Hendy warned the Federal Government about these risks when it was considering buying EAA’s water licences. He stated in the Colliers valuation:
“Depending on the location of a licence within the catchment, the acquisition of these rights to restrict the taking of water with the intent of providing more water for environmental purposes may only increase the opportunity for a water harvester downstream to increase their take.”
The Kia Ora operation near St George in southern Queensland is located above the Cubbie and Balandool cotton operations.
An unredacted copy of Hendy’s valuation when he conducted the EAA valuation for the Department of Agriculture and Water while working for Colliers International shows a valuation range of $1,100 to $2,300/ML, with a central estimate of $1,500/ML for licences attached to the Kia Ora and Clyde properties. Yet the Commonwealth paid $2,745/ML, nearly double the valuer’s central estimate.
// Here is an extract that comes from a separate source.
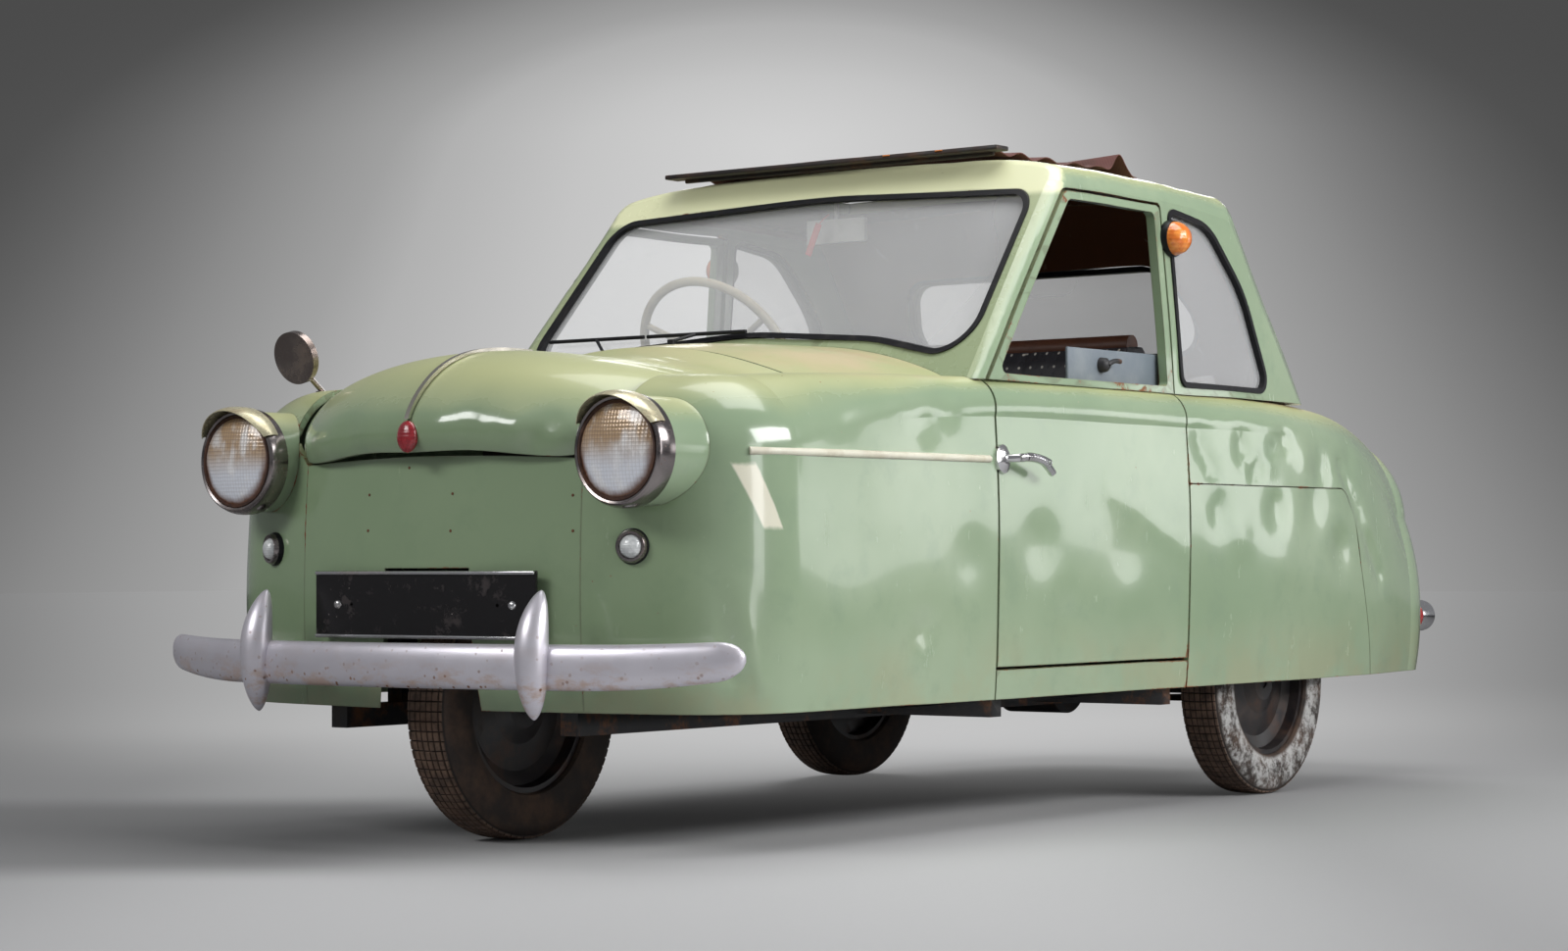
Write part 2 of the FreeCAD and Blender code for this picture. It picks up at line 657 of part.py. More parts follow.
# ---------------------------------------------------------------- bumper, lamps and trim
def bumper_bow():
    """Radius of the bumper's sweep in plan."""
    return (BUMPER_HALF_WIDTH ** 2 + BUMPER_SWEEP ** 2) / (2 * BUMPER_SWEEP)


def bumper_solid(grow):
    bow = bumper_bow()
    front = FRONT_END - grow
    back = FRONT_END + BUMPER_DEPTH
    half = BUMPER_HEIGHT / 2 + grow
    rim = 0.55 * BUMPER_DEPTH
    points = [Vector(0, back, BUMPER_Z - half), Vector(0, front + rim, BUMPER_Z - half),
              Vector(0, front, BUMPER_Z), Vector(0, front + rim, BUMPER_Z + half),
              Vector(0, back, BUMPER_Z + half)]
    section = Part.Wire([line(points[0], points[1]), arc(points[1], points[2], points[3]),
                         line(points[3], points[4]), line(points[4], points[0])])
    angle = math.degrees(math.asin(BUMPER_HALF_WIDTH / bow))
    axis = Vector(0, FRONT_END + bow, 0)
    face = Part.Face(section).rotated(axis, Vector(0, 0, 1), -angle)
    return face.revolve(axis, Vector(0, 0, 1), 2 * angle)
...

“Colliers International has the pleasure of offering to the market one of Australia’s largest premium agricultural land and water portfolios; the Eastern Australia Agriculture portfolio consisting of the Kia Ora and Clyde properties in Australia,” it said on its LinkedIn page in September 2015.
‘No true market’
A spokesperson for the Department of Agriculture, Water and the Environment said “the department should be prepared to pay 10 to 30% above the standard market rate (i.e. up to $3,000/ML) for ‘properties of a high standard that have achieved above average levels of water use efficiency’ in this region”.
But as water specialist Maryanne Slattery’s analysis shows, the term “standard market value range” does not appear in the Colliers valuation document. In fact, that evaluation emphasises “there is no true market” for Queensland’s overland flow licences.
The Commonwealth paid an extraordinary premium to Eastern Australia Agriculture for water licences described by Colliers’ valuer Shaun Hendy as “lower valued” water that could be taken by other “harvesters”.
This Watergate scandal has a long way to run yet.